» **Task objective**: Extract the lines between the ones holding "const tripod = new THREE.Group();" and "# The looks", inclusive, exactly as written and nothing more.
—————
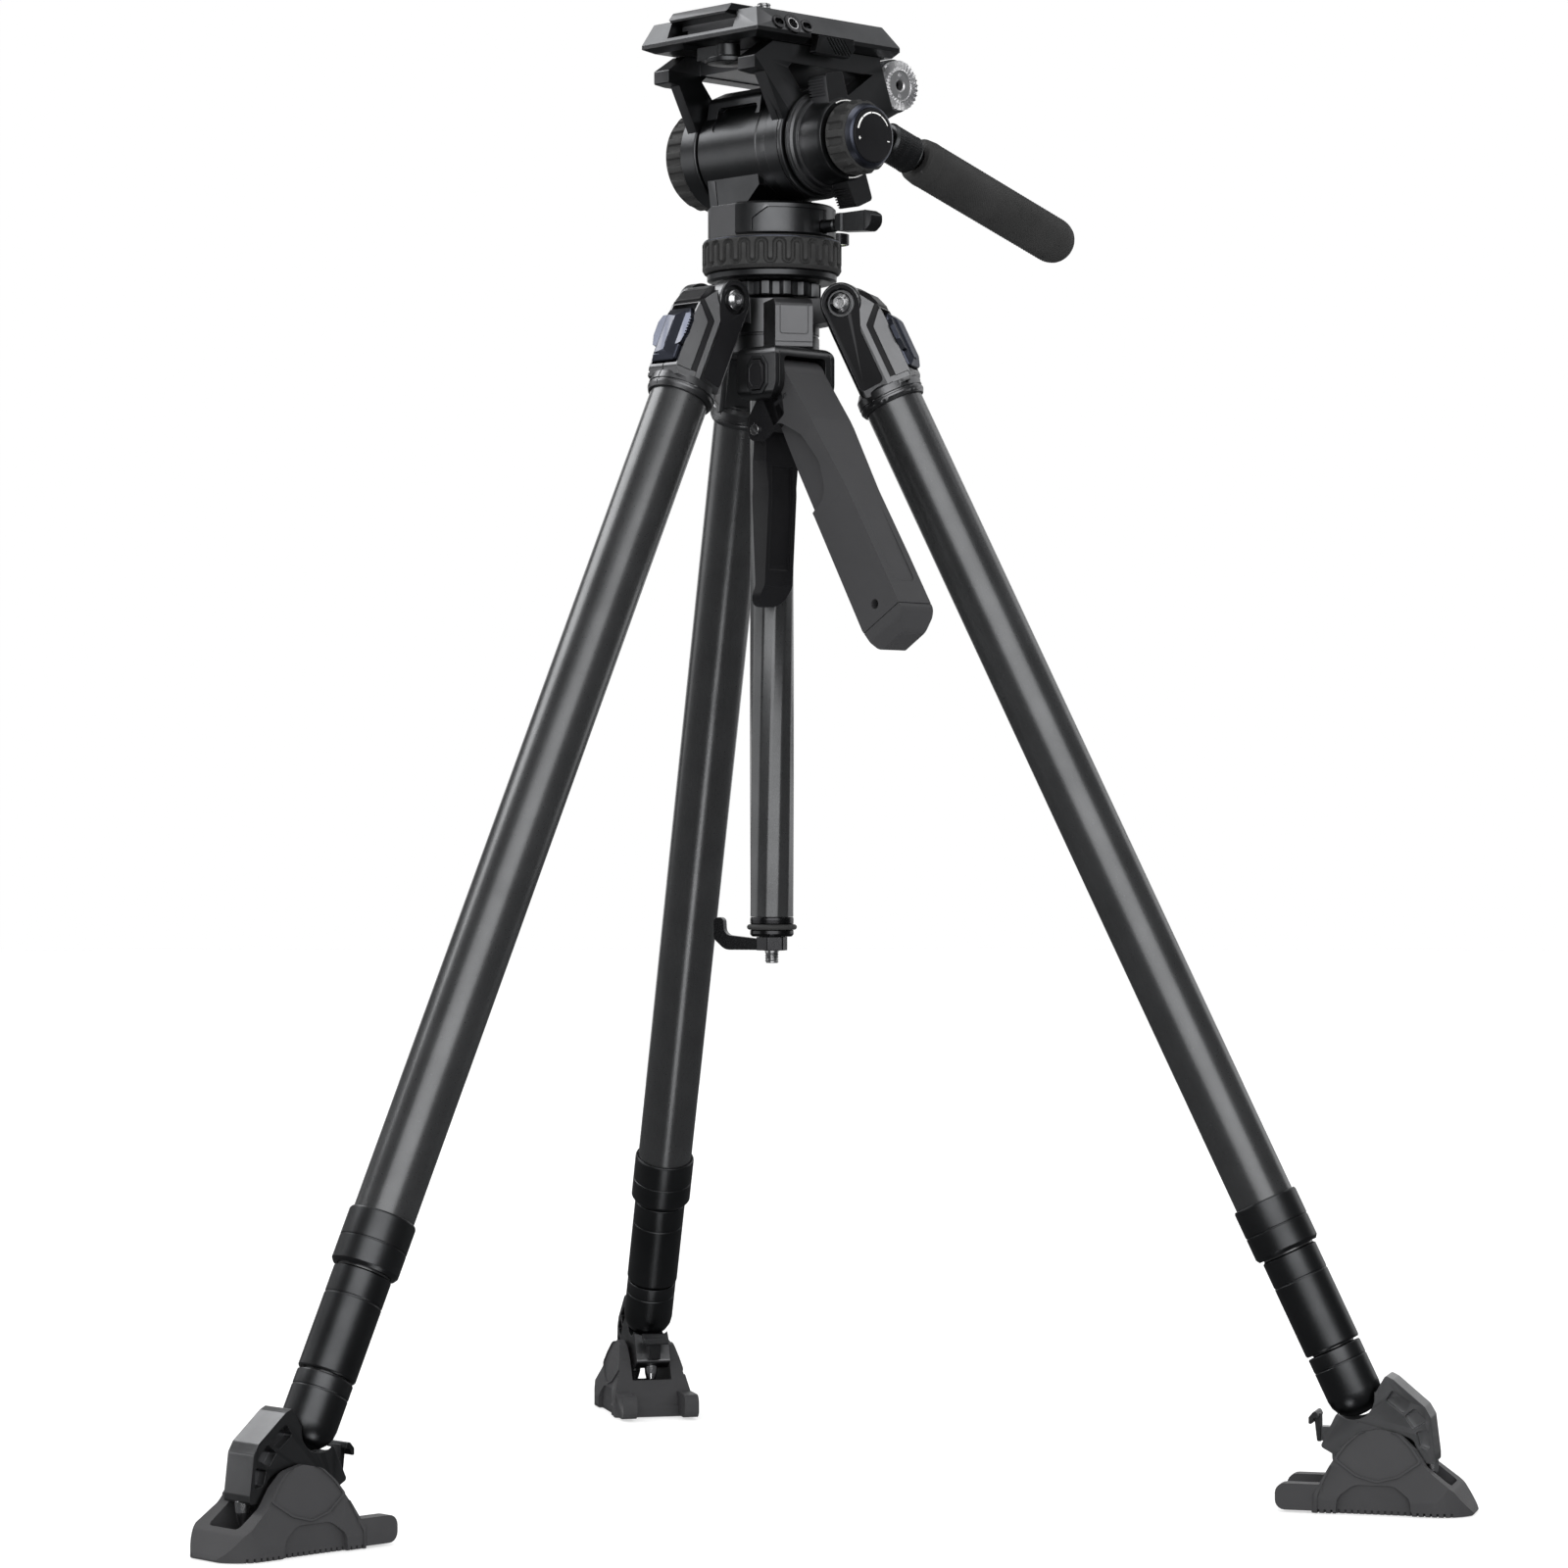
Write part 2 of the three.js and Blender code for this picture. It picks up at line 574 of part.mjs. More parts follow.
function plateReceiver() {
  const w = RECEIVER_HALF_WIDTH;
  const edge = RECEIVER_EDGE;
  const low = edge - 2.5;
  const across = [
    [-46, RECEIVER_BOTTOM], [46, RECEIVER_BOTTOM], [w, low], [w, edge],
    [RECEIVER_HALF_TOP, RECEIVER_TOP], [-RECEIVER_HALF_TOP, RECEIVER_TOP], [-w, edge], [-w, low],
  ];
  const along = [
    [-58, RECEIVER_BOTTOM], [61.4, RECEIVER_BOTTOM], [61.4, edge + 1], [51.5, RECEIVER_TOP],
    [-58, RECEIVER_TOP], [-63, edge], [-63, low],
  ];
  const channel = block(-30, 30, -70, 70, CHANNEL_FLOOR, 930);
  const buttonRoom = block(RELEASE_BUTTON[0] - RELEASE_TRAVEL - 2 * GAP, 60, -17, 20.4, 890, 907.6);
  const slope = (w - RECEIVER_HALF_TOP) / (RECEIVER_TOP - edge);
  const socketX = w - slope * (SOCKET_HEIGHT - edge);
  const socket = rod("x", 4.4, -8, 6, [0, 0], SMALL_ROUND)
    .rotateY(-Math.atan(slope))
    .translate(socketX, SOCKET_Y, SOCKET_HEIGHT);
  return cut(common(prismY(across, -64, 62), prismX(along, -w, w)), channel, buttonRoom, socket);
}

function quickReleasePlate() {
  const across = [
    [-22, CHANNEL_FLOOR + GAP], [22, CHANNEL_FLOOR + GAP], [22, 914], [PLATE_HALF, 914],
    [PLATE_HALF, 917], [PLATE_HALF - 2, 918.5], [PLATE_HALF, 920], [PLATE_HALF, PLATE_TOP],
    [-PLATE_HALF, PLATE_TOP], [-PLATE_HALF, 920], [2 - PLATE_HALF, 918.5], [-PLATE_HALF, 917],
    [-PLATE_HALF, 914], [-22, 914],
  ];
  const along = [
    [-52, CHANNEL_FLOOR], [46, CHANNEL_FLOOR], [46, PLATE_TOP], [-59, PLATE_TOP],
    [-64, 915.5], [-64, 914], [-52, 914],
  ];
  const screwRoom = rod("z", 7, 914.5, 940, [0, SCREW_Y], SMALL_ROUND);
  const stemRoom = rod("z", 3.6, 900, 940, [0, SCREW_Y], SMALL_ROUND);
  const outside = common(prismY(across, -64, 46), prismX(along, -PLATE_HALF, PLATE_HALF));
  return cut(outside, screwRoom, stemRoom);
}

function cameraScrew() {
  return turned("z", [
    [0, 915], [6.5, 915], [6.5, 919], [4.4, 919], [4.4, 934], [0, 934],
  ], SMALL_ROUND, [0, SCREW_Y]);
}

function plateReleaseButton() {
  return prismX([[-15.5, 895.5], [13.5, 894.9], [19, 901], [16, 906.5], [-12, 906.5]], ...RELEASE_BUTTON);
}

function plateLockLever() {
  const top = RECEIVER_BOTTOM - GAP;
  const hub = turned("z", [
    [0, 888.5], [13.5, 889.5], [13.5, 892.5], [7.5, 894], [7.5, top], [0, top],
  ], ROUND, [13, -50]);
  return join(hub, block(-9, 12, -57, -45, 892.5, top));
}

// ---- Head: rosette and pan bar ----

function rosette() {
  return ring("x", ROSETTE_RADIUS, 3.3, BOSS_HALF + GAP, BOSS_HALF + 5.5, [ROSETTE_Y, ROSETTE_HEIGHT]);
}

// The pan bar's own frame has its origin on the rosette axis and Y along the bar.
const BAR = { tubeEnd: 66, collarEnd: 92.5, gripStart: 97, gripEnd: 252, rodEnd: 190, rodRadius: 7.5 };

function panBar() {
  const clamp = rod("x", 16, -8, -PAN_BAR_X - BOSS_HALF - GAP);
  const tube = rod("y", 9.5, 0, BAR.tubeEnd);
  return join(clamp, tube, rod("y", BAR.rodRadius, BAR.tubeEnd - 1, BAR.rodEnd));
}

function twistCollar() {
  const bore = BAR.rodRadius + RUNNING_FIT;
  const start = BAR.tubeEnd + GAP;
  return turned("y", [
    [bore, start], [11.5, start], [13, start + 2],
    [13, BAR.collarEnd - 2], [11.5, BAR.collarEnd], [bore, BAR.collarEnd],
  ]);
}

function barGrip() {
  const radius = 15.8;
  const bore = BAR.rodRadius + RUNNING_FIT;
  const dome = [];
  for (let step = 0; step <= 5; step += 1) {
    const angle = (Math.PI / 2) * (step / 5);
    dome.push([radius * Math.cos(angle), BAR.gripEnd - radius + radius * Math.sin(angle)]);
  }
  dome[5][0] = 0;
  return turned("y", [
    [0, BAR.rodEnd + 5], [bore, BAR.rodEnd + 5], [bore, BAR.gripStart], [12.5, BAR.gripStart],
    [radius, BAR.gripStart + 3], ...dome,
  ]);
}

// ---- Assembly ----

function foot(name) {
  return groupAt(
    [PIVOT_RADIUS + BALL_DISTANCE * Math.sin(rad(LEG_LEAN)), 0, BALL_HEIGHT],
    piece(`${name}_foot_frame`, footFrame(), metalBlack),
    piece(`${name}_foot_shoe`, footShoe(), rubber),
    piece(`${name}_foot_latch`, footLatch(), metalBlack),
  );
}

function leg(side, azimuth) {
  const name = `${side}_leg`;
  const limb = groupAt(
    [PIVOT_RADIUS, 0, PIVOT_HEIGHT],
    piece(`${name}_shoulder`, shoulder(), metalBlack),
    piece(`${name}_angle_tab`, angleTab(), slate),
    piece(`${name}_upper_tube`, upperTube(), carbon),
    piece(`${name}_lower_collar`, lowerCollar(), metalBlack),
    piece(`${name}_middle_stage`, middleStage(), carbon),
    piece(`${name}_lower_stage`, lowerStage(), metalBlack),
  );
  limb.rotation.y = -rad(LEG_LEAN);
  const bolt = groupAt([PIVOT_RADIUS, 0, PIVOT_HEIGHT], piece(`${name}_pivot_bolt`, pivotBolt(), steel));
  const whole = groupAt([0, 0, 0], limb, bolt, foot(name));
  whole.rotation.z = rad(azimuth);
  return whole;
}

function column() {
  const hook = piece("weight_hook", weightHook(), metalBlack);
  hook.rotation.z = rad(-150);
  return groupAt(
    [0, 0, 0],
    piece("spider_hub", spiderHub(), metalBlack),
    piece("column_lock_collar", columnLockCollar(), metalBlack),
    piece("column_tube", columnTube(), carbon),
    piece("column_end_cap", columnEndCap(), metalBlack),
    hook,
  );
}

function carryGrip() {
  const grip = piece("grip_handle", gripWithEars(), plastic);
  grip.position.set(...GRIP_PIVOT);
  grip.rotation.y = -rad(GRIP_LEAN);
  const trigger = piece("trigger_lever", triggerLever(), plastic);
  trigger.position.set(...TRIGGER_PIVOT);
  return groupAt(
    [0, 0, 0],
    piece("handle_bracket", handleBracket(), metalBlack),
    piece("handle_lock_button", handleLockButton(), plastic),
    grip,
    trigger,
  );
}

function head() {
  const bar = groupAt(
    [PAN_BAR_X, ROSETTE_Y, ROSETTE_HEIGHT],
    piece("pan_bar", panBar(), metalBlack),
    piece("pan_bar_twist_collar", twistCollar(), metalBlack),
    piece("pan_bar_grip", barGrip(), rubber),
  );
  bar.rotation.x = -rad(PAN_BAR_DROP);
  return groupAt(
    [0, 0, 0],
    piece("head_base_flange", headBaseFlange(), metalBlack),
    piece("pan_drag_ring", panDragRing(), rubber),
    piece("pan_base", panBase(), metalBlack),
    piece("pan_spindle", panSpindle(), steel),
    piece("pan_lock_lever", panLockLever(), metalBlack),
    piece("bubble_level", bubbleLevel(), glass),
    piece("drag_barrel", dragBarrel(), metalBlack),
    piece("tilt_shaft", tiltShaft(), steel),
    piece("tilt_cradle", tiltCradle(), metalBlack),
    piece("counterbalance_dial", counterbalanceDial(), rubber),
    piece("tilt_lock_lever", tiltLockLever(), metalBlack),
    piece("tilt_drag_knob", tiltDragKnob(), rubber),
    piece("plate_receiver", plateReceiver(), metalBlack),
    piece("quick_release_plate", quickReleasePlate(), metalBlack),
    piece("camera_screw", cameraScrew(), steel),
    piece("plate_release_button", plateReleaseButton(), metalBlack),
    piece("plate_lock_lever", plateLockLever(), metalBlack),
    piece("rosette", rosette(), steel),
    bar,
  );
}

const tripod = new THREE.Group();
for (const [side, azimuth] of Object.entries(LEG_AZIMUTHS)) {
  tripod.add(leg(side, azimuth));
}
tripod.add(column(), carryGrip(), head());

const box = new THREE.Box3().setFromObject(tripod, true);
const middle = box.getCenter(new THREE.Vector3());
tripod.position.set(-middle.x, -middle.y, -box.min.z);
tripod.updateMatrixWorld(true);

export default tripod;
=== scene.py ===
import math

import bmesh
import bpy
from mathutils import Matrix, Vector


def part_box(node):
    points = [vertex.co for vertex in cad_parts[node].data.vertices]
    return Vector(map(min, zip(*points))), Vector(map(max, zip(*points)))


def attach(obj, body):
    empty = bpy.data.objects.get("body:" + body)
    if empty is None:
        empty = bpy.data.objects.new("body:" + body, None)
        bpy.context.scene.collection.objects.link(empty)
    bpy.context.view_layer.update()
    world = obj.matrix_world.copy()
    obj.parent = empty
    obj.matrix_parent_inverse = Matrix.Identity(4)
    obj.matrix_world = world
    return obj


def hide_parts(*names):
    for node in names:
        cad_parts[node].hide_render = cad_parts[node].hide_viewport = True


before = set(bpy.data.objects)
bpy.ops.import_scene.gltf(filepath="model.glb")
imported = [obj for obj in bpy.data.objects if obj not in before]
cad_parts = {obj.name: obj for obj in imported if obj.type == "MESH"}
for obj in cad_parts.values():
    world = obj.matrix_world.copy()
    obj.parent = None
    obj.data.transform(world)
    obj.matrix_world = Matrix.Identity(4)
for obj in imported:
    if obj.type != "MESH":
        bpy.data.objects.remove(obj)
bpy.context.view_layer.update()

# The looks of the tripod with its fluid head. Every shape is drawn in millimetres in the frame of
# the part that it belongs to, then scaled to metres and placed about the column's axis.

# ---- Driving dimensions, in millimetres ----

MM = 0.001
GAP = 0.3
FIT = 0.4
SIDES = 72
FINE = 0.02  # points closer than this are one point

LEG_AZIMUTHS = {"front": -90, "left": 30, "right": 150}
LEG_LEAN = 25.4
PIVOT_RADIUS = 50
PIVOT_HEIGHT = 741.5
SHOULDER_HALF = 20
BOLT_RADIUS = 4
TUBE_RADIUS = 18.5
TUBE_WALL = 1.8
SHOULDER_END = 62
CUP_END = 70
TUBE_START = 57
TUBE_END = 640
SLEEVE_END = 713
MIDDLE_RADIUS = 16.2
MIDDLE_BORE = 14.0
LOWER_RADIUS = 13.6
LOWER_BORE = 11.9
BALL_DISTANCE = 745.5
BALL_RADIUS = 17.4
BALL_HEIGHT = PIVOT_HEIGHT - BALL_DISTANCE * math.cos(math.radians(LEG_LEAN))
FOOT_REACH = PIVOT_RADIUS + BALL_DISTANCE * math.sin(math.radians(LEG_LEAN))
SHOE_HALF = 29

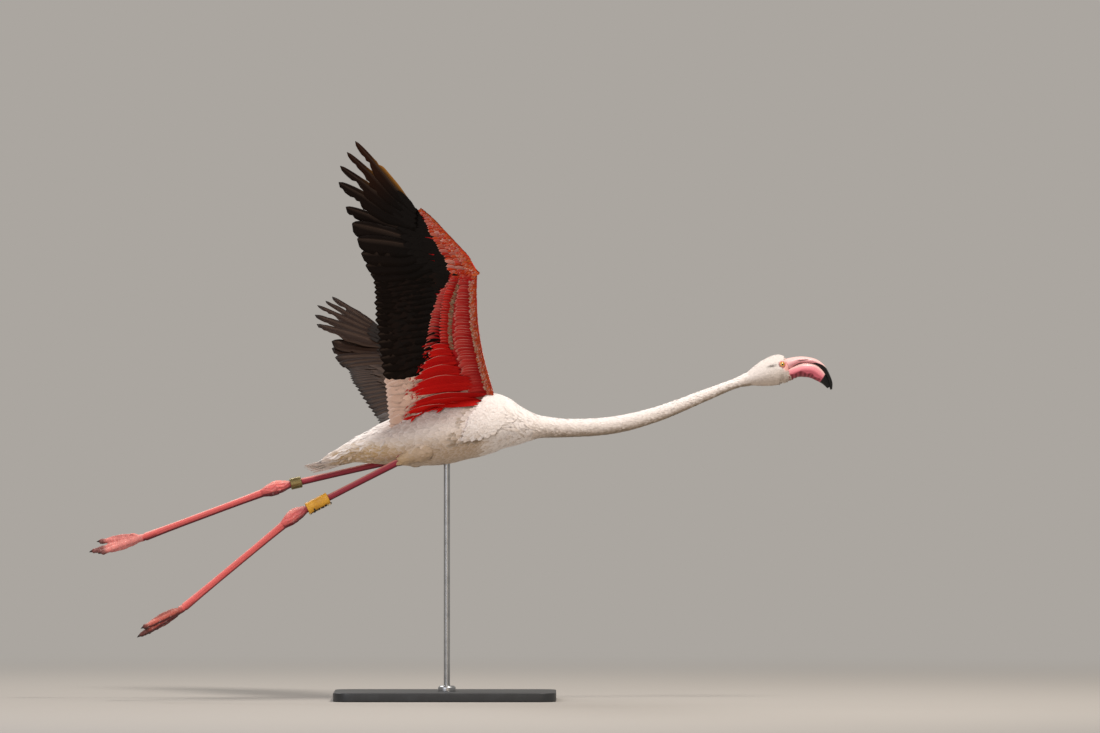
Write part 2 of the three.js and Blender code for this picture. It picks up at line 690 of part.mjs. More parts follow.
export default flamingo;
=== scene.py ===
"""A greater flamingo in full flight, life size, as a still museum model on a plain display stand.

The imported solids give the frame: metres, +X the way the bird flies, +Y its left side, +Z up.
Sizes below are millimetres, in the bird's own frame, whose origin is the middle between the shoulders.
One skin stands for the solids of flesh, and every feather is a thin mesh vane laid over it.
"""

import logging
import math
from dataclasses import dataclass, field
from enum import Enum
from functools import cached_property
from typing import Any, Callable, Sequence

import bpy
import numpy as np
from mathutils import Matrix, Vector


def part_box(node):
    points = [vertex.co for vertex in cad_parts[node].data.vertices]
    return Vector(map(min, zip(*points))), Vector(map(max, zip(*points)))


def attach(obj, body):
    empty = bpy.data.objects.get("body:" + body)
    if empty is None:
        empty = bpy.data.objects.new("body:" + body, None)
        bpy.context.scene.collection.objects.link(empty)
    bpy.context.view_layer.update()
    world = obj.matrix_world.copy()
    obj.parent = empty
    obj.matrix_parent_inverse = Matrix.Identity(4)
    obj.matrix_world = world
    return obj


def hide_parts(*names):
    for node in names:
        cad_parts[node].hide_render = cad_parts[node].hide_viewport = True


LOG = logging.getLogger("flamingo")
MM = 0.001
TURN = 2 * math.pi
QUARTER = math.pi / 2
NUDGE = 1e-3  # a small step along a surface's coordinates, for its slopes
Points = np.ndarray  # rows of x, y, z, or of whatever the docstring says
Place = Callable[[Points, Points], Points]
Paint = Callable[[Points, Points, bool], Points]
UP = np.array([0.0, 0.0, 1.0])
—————
» **Final result**:
const tripod = new THREE.Group();
for (const [side, azimuth] of Object.entries(LEG_AZIMUTHS)) {
  tripod.add(leg(side, azimuth));
}
tripod.add(column(), carryGrip(), head());

const box = new THREE.Box3().setFromObject(tripod, true);
const middle = box.getCenter(new THREE.Vector3());
tripod.position.set(-middle.x, -middle.y, -box.min.z);
tripod.updateMatrixWorld(true);

export default tripod;
=== scene.py ===
import math

import bmesh
import bpy
from mathutils import Matrix, Vector


def part_box(node):
    points = [vertex.co for vertex in cad_parts[node].data.vertices]
    return Vector(map(min, zip(*points))), Vector(map(max, zip(*points)))


def attach(obj, body):
    empty = bpy.data.objects.get("body:" + body)
    if empty is None:
        empty = bpy.data.objects.new("body:" + body, None)
        bpy.context.scene.collection.objects.link(empty)
    bpy.context.view_layer.update()
    world = obj.matrix_world.copy()
    obj.parent = empty
    obj.matrix_parent_inverse = Matrix.Identity(4)
    obj.matrix_world = world
    return obj


def hide_parts(*names):
    for node in names:
        cad_parts[node].hide_render = cad_parts[node].hide_viewport = True


before = set(bpy.data.objects)
bpy.ops.import_scene.gltf(filepath="model.glb")
imported = [obj for obj in bpy.data.objects if obj not in before]
cad_parts = {obj.name: obj for obj in imported if obj.type == "MESH"}
for obj in cad_parts.values():
    world = obj.matrix_world.copy()
    obj.parent = None
    obj.data.transform(world)
    obj.matrix_world = Matrix.Identity(4)
for obj in imported:
    if obj.type != "MESH":
        bpy.data.objects.remove(obj)
bpy.context.view_layer.update()

# The looks of the tripod with its fluid head. Every shape is drawn in millimetres in the frame of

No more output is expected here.